Problem to solve: Of the material below, the lines to be retyped are those from the line containing "boolean(gate, cutter, operation)" through the line containing "obj.matrix_parent_inverse = Matrix.Identity(4)", inclusive; reproduce them exactly.

================

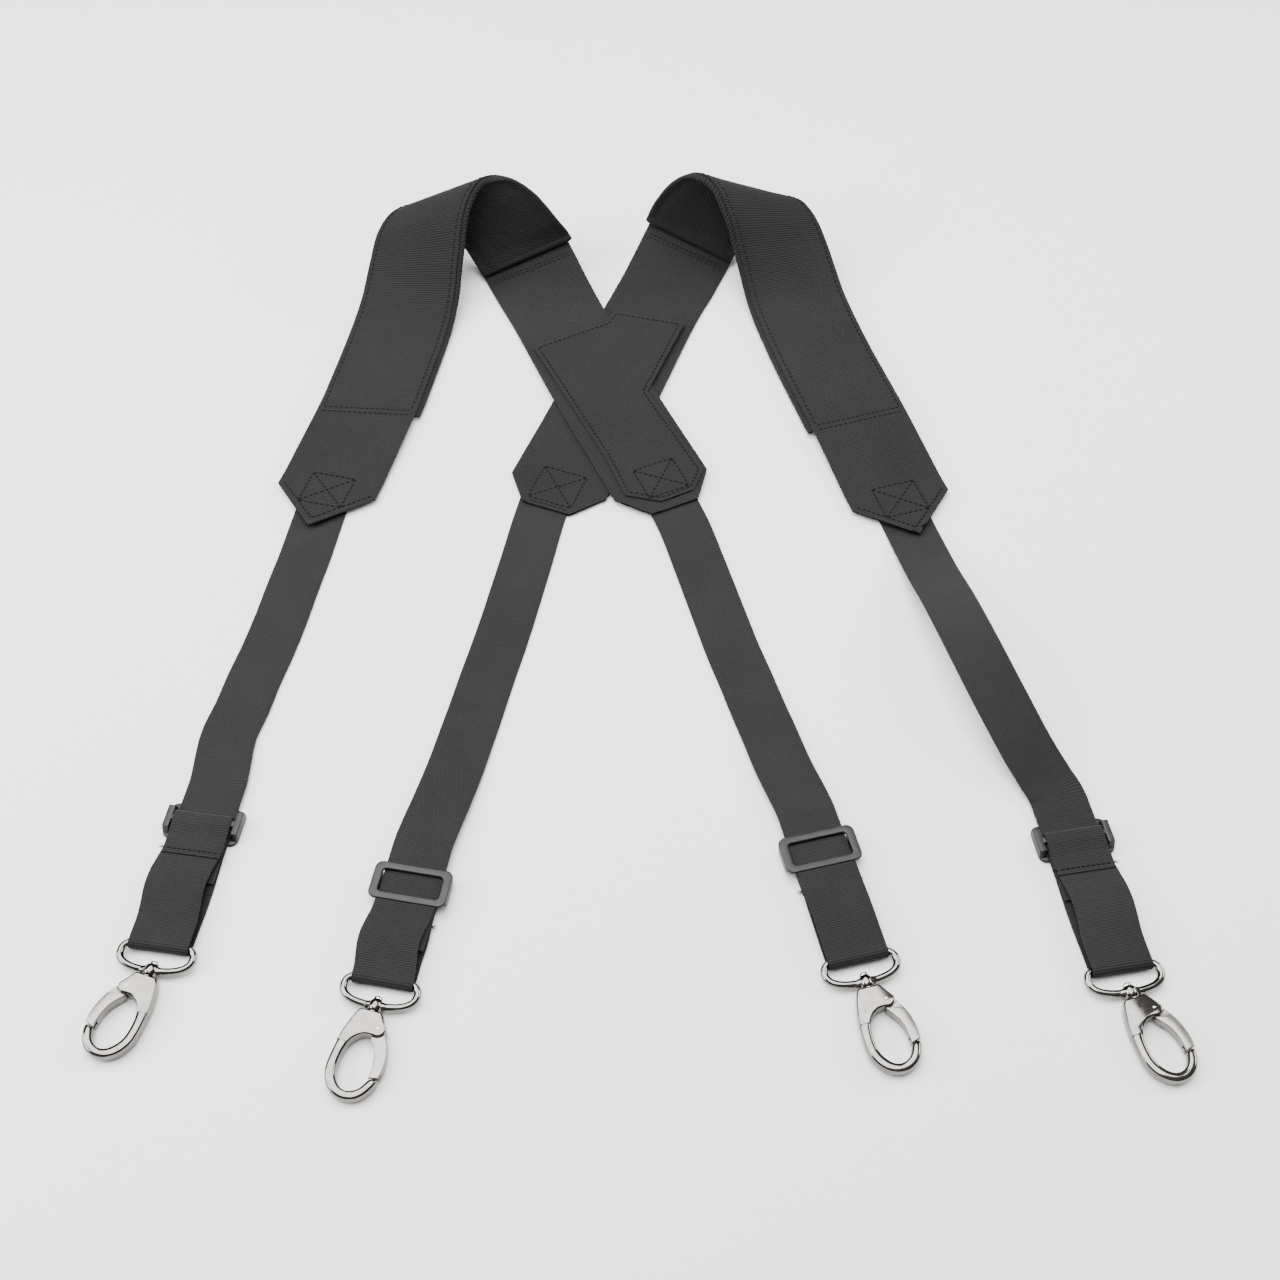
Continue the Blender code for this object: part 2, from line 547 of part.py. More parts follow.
def build_slider(name, frames):
    """Three-bar slider: arched side rails, two end bars over the webbing, a middle bar under it."""
    half_length = SLIDER_LENGTH / 2
    half_width = SLIDER_WIDTH / 2
    window = half_length - END_BAR_LENGTH
    top = STACK / 2
    low = CENTRE_BAR_LOW
    side_view = [
        (-half_length, top), (-half_length, END_BAR_LOW), (-window, low), (window, low),
        (half_length, END_BAR_LOW), (half_length, top),
    ]
    bm = plate_mesh(side_view, -half_width, half_width)
    bmesh.ops.rotate(bm, cent=(0, 0, 0), matrix=Matrix.Rotation(math.pi / 2, 3, "X"), verts=bm.verts)
    upright = [
        edge for edge in bm.edges
        if abs(edge.verts[0].co.x) > half_length - CLEARANCE
        and abs(edge.verts[0].co.x - edge.verts[1].co.x) < CLEARANCE
        and abs(edge.verts[0].co.y - edge.verts[1].co.y) < CLEARANCE
    ]
    bmesh.ops.bevel(
        bm, geom=upright, offset=SLIDER_CORNER, segments=3, affect="EDGES", profile=0.5, material=-1
    )
    slider = add_object(f"{name}_slider", bm, PLASTIC_FINISH, frames["adjuster"])
    outside = 2 * STACK
    passage = box_mesh(
        (-outside * 2, -RAIL_INSIDE, -outside), (outside * 2, RAIL_INSIDE, END_BAR_LOW)
    )
    opening = box_mesh((-window, -RAIL_INSIDE, -outside), (window, RAIL_INSIDE, outside))
    half_bar = CENTRE_BAR_LENGTH / 2
    bar = box_mesh(
        (-half_bar, -RAIL_INSIDE - BAR_INSET, low),
        (half_bar, RAIL_INSIDE + BAR_INSET, low + CENTRE_BAR_THICK),
    )
    for tool_name, tool, operation in (
        ("passage", passage, "DIFFERENCE"), ("window", opening, "DIFFERENCE"), ("bar", bar, "UNION")
    ):
        cutter = add_object(f"{name}_slider_{tool_name}_tool", tool, PLASTIC_FINISH, frames["adjuster"])
        boolean(slider, cutter, operation)


def ring_path():
    """Half of the D, from the middle of its bar to the middle of its bow."""
    half = (RING_WIDTH - RING_WIRE) / 2
    corner = arc((RING_CORNER, half - RING_CORNER), RING_CORNER, 180, 90, 4)
    bow = [
        Vector((
            RING_CORNER + (RING_DEPTH - RING_CORNER) * math.sin(turn) ** BOW_SQUARENESS,
            half * max(math.cos(turn), 0.0) ** BOW_SQUARENESS,
        ))
        for turn in even_steps(0, math.pi / 2, 8)
    ]
    return [Vector((0.0, 0.0))] + corner + bow[1:]


def spun_mesh(profile, axis, place):
    """A turned body: profile points (distance along the axis, radius), the axis is X or Y."""
    bm = bmesh.new()
    if axis == "Y":
        verts = [bm.verts.new((radius, along, 0.0)) for along, radius in profile]
    else:
        verts = [bm.verts.new((along, radius, 0.0)) for along, radius in profile]
    edges = [bm.edges.new(pair) for pair in zip(verts, verts[1:])]
    turned_about = (0, 1, 0) if axis == "Y" else (1, 0, 0)
    bmesh.ops.spin(
        bm, geom=verts + edges, cent=(0, 0, 0), axis=turned_about, angle=2 * math.pi, steps=16, use_merge=True
    )
    bmesh.ops.remove_doubles(bm, verts=bm.verts, dist=0.00001)
    bmesh.ops.translate(bm, verts=bm.verts, vec=place)
    return bm


def build_ring(name, frames):
    """D-ring: bent wire that swells into a bored boss in the middle of its bow."""
    half = ring_path()
    outline = half + [Vector((point.x, -point.y)) for point in reversed(half[1:-1])]
    curve = bpy.data.curves.new(f"{name}_ring_wire", "CURVE")
    curve.dimensions = "3D"
    curve.bevel_depth = RING_WIRE / 2
    curve.bevel_resolution = 2
    wire = curve.splines.new("POLY")
    wire.points.add(len(outline) - 1)
    for point, at in zip(wire.points, outline):
        point.co = (at.x, at.y, 0.0, 1.0)
    wire.use_cyclic_u = True
    bent = bpy.data.objects.new(f"{name}_ring_wire", curve)
    bpy.context.collection.objects.link(bent)
    evaluated = bent.evaluated_get(bpy.context.evaluated_depsgraph_get())
    bm = bmesh.new()
    bm.from_mesh(evaluated.to_mesh())
    bpy.data.objects.remove(bent, do_unlink=True)
    bmesh.ops.remove_doubles(bm, verts=bm.verts, dist=0.00001)
    ring = add_object(f"{name}_ring", bm, METAL_FINISH, frames["ring"])
    turn = frames["swivel"].rotation_euler.z
    axis = Vector((math.cos(turn), math.sin(turn), 0.0))
    centre = Vector((RING_DEPTH, 0.0, 0.0))
    boss = rod_mesh(centre - axis * BOSS_LENGTH / 2, centre + axis * BOSS_LENGTH / 2, BOSS_RADIUS, 20)
    bead = spun_mesh([
        (-BEAD_REACH, 0.0), (-BEAD_REACH, RING_WIRE * 0.3), (-BEAD_HALF_FLAT, BEAD_RADIUS),
        (BEAD_HALF_FLAT, BEAD_RADIUS), (BEAD_REACH, RING_WIRE * 0.3), (BEAD_REACH, 0.0),
    ], "Y", centre)
    bore = rod_mesh(centre - axis * BOSS_LENGTH, centre + axis * BOSS_LENGTH, RIVET_RADIUS + SWIVEL_PLAY)
    boolean(ring, add_object(f"{name}_ring_bead_tool", bead, METAL_FINISH, frames["ring"]), "UNION")
    boolean(ring, add_object(f"{name}_ring_boss_tool", boss, METAL_FINISH, frames["ring"]), "UNION")
    boolean(ring, add_object(f"{name}_ring_bore_tool", bore, METAL_FINISH, frames["ring"]), "DIFFERENCE")
    smooth_shading(ring)


def build_rivet(name, frames):
    """Swivel rivet: head inside the D, shank through the boss into the hook."""
    head_start = -BOSS_LENGTH / 2 - CLEARANCE
    shank_end = HOOK_OUTLINE[0][0] + RIVET_GRIP
    profile = [
        (head_start - RIVET_HEAD_THICK, 0.0), (head_start - RIVET_HEAD_THICK, RIVET_HEAD_RADIUS * 0.7),
        (head_start - RIVET_HEAD_THICK * 0.6, RIVET_HEAD_RADIUS), (head_start, RIVET_HEAD_RADIUS),
        (head_start, RIVET_RADIUS), (shank_end, RIVET_RADIUS), (shank_end, 0.0),
    ]
    rivet = spun_mesh(profile, "X", (0.0, 0.0, 0.0))
    smooth_shading(add_object(f"{name}_swivel_rivet", rivet, METAL_FINISH, frames["swivel"]))


def open_outline(points, steps):
    """A smooth curve through a few points; the plate made from it closes with a straight edge."""
    vectors = [Vector(point) for point in points]
    return [spline_point(vectors, at) for at in even_steps(0, len(vectors) - 1, (len(vectors) - 1) * steps)]


def loop_outline(points, steps):
    """A smooth closed curve through a few points."""
    vectors = [Vector(point) for point in points]
    wrapped = vectors[-1:] + vectors + vectors[:2]
    count = len(vectors)
    return [spline_point(wrapped, 1 + step / steps) for step in range(count * steps)]


def polar(radius, angle):
    """A point round the gate's pin, angle in degrees."""
    turn = math.radians(angle)
    return GATE_PIN_AT + Vector((math.cos(turn), math.sin(turn))) * radius


def gate_zone(inner, outer, low_angle):
    """A sector round the pin, between two radii; at the lip it reaches down to low_angle."""
    lip = arc(GATE_PIN_AT, inner, LIP_ANGLE, low_angle, 12)
    return lip + arc(GATE_PIN_AT, outer, NOSE_LOW_ANGLE, NOSE_HIGH_ANGLE, 8)


def gate_passage():
    """The sector cleared out of the hook, which also frees the gate's sweep beside the eye."""
    zone = gate_zone(GATE_LIP_RADIUS, GATE_NOSE_RADIUS, GATE_REST_ANGLE - GATE_SWEEP)
    return zone + [polar(GATE_NOSE_RADIUS, NOSE_CLEAR_ANGLE)]


def build_hook(name, frames):
    """Cast hook body: teardrop with its eye, open on the gate's side."""
    parent = frames["swivel"]
    half = HOOK_THICK / 2
    bm = plate_mesh(open_outline(HOOK_OUTLINE, 3), -half, half)
    rims = [edge for edge in bm.edges if abs(edge.verts[0].co.z - edge.verts[1].co.z) < CLEARANCE]
    bmesh.ops.bevel(
        bm, geom=rims, offset=HOOK_EDGE, segments=1, affect="EDGES", profile=0.5, material=-1
    )
    hook = add_object(f"{name}_hook", bm, METAL_FINISH, parent)
    deep = HOOK_THICK
    slot = GATE_ROOT_THICK / 2 + CLEARANCE
    pin = Vector((*GATE_PIN_AT, 0.0))
    up = Vector((0, 0, 1))
    spring_start = spring_seat() - Vector((0, SPRING_LENGTH + CLEARANCE, 0))
    tongue_half = TONGUE_THICK / 2
    tongue_at = polar(GATE_NOSE_RADIUS - TONGUE_DEPTH, TONGUE_ANGLE)
    tongue_end = polar(GATE_NOSE_RADIUS + TONGUE_DEPTH, TONGUE_ANGLE)
    tools = (
        ("eye", plate_mesh(loop_outline(EYE_OUTLINE, 3), -deep, deep), "DIFFERENCE"),
        ("gate_passage", plate_mesh(gate_passage(), -deep, deep), "DIFFERENCE"),
        ("tongue", box_mesh((tongue_at.x, tongue_at.y - TONGUE_HALF_SPAN, -tongue_half),
                            (tongue_end.x, tongue_at.y + TONGUE_HALF_SPAN, tongue_half)), "UNION"),
        ("slot", rod_mesh(pin - up * slot, pin + up * slot, GATE_LIP_RADIUS + SLOT_ROOM, 24),
         "DIFFERENCE"),
        ("pin_hole", rod_mesh(pin - up * deep, pin + up * deep, GATE_PIN_RADIUS + CLEARANCE, 12),
         "DIFFERENCE"),
        ("rivet_hole", rod_mesh((0, 0, 0), (HOOK_OUTLINE[0][0] + RIVET_GRIP + CLEARANCE, 0, 0),
                                RIVET_RADIUS + SWIVEL_PLAY), "DIFFERENCE"),
        ("spring_hole", rod_mesh(spring_start, spring_seat() + Vector((0, CLEARANCE * 3, 0)),
                                 SPRING_RADIUS + CLEARANCE, 12), "DIFFERENCE"),
    )
    for tool_name, tool, operation in tools:
        boolean(hook, add_object(f"{name}_hook_{tool_name}_tool", tool, METAL_FINISH, parent), operation)


def spring_seat():
    """Where the gate's spring meets the gate's root."""
    return Vector((GATE_PIN_AT.x, GATE_PIN_AT.y - GATE_ROOT_RADIUS - CLEARANCE, 0.0))


def build_gate(name, frames):
    """Gate, modelled round its pin, with its pin and its spring."""
    parent = frames["gate"]
    shift = Vector((-GATE_PIN_AT.x, -GATE_PIN_AT.y, 0.0))

    def moved(bm):
        bmesh.ops.translate(bm, vec=shift, verts=bm.verts)
        return bm

    half = GATE_THICK / 2
    root = GATE_ROOT_THICK / 2
    blank = plate_mesh(open_outline(HOOK_OUTLINE, 3), -half, half)
    gate = add_object(f"{name}_gate", moved(blank), METAL_FINISH, parent)
    zone = gate_zone(GATE_LIP_RADIUS + GATE_GAP, GATE_NOSE_RADIUS - GATE_GAP, GATE_REST_ANGLE)
    neck = [polar(GATE_NECK_CORE, 110), polar(GATE_NECK_CORE, -70),
            polar(GATE_LIP_RADIUS + GATE_NECK_CORE, 0), polar(GATE_LIP_RADIUS + GATE_NECK_REACH, 28),
            polar(GATE_LIP_RADIUS + GATE_NECK_CORE, 55)]
    pin = Vector((*GATE_PIN_AT, 0.0))
    up = Vector((0, 0, 1))
    deep = HOOK_THICK
    notch_half = TONGUE_THICK / 2 + CLEARANCE
    tongue_at = polar(GATE_NOSE_RADIUS - TONGUE_DEPTH, TONGUE_ANGLE)
    tools = (
        ("zone", plate_mesh(zone, -deep, deep), "INTERSECT"),
        ("eye", plate_mesh(loop_outline(EYE_OUTLINE, 3), -deep, deep), "DIFFERENCE"),
        ("root", rod_mesh(pin - up * root, pin + up * root, GATE_ROOT_RADIUS, 20), "UNION"),
        ("neck", plate_mesh(neck, -root + GATE_NECK_STEP, root - GATE_NECK_STEP), "UNION"),
        ("pin_hole", rod_mesh(pin - up * deep, pin + up * deep, GATE_PIN_RADIUS + CLEARANCE, 12),
         "DIFFERENCE"),
        ("notch", box_mesh(
            (tongue_at.x - NOTCH_BACK, tongue_at.y - TONGUE_HALF_SPAN - CLEARANCE, -notch_half),
            (tongue_at.x + NOTCH_REACH, tongue_at.y + NOTCH_REACH, notch_half)), "DIFFERENCE"),
    )
    for tool_name, tool, operation in tools:
        cutter = add_object(f"{name}_gate_{tool_name}_tool", moved(tool), METAL_FINISH, parent)
        boolean(gate, cutter, operation)

    half_pin = HOOK_THICK / 2 * up
    pin_rod = rod_mesh(-half_pin, half_pin, GATE_PIN_RADIUS, 12)
    add_object(f"{name}_gate_pin", pin_rod, METAL_FINISH, parent)
    spring = rod_mesh(spring_seat() - Vector((0, SPRING_LENGTH, 0)), spring_seat(), SPRING_RADIUS, 12)
    add_object(f"{name}_gate_spring", spring, METAL_FINISH, frames["swivel"])


def build_leg(name, leg):
    frames = leg_frame(name, leg)
    build_leg_webbing(name, leg, frames)
    build_slider(name, frames)
    build_end_loop(name, frames)
    build_ring(name, frames)
    build_rivet(name, frames)
    build_hook(name, frames)
    build_gate(name, frames)


def main():
    clear_scene()
    left_strap = build_shoulder("left", LEFT_STRAP_RUNGS)
    build_shoulder("right", RIGHT_STRAP_RUNGS)
    build_patch(left_strap)
    for name, leg in LEGS.items():
        build_leg(name, leg)
    for obj in bpy.data.objects:
        if obj.parent is None:
            obj.location -= LAYOUT_CENTRE


main()
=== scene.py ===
"""Tool-belt suspenders: the detailed model of the webbing, pads, sliders, D-rings and swivel hooks.

Metres, +Z up, the floor at z = 0. The straps and legs are bands that follow a run; a point of a run is given
by its distance along it, its distance across it and its lift off it. Each leg end is made in its own frame,
with X along the leg towards the hook and Z through the layers.
"""
import math

import bmesh
import bpy
from mathutils import Euler, Matrix, Vector, noise


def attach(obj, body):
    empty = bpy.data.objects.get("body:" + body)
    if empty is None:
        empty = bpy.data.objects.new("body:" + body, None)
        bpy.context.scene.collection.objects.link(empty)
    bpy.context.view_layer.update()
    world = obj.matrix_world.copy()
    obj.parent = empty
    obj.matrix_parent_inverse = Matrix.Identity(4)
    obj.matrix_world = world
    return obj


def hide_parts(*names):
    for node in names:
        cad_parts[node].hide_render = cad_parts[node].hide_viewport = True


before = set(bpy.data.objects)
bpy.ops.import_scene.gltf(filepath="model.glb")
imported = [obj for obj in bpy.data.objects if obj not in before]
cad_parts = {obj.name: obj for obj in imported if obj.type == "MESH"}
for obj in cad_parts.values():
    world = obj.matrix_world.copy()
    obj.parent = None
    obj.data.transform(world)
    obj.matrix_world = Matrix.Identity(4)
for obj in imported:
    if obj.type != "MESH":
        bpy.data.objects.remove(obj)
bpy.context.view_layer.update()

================

Solution:
        boolean(gate, cutter, operation)

    half_pin = HOOK_THICK / 2 * up
    pin_rod = rod_mesh(-half_pin, half_pin, GATE_PIN_RADIUS, 12)
    add_object(f"{name}_gate_pin", pin_rod, METAL_FINISH, parent)
    spring = rod_mesh(spring_seat() - Vector((0, SPRING_LENGTH, 0)), spring_seat(), SPRING_RADIUS, 12)
    add_object(f"{name}_gate_spring", spring, METAL_FINISH, frames["swivel"])


def build_leg(name, leg):
    frames = leg_frame(name, leg)
    build_leg_webbing(name, leg, frames)
    build_slider(name, frames)
    build_end_loop(name, frames)
    build_ring(name, frames)
    build_rivet(name, frames)
    build_hook(name, frames)
    build_gate(name, frames)


def main():
    clear_scene()
    left_strap = build_shoulder("left", LEFT_STRAP_RUNGS)
    build_shoulder("right", RIGHT_STRAP_RUNGS)
    build_patch(left_strap)
    for name, leg in LEGS.items():
        build_leg(name, leg)
    for obj in bpy.data.objects:
        if obj.parent is None:
            obj.location -= LAYOUT_CENTRE


main()
=== scene.py ===
"""Tool-belt suspenders: the detailed model of the webbing, pads, sliders, D-rings and swivel hooks.

Metres, +Z up, the floor at z = 0. The straps and legs are bands that follow a run; a point of a run is given
by its distance along it, its distance across it and its lift off it. Each leg end is made in its own frame,
with X along the leg towards the hook and Z through the layers.
"""
import math

import bmesh
import bpy
from mathutils import Euler, Matrix, Vector, noise


def attach(obj, body):
    empty = bpy.data.objects.get("body:" + body)
    if empty is None:
        empty = bpy.data.objects.new("body:" + body, None)
        bpy.context.scene.collection.objects.link(empty)
    bpy.context.view_layer.update()
    world = obj.matrix_world.copy()
    obj.parent = empty
    obj.matrix_parent_inverse = Matrix.Identity(4)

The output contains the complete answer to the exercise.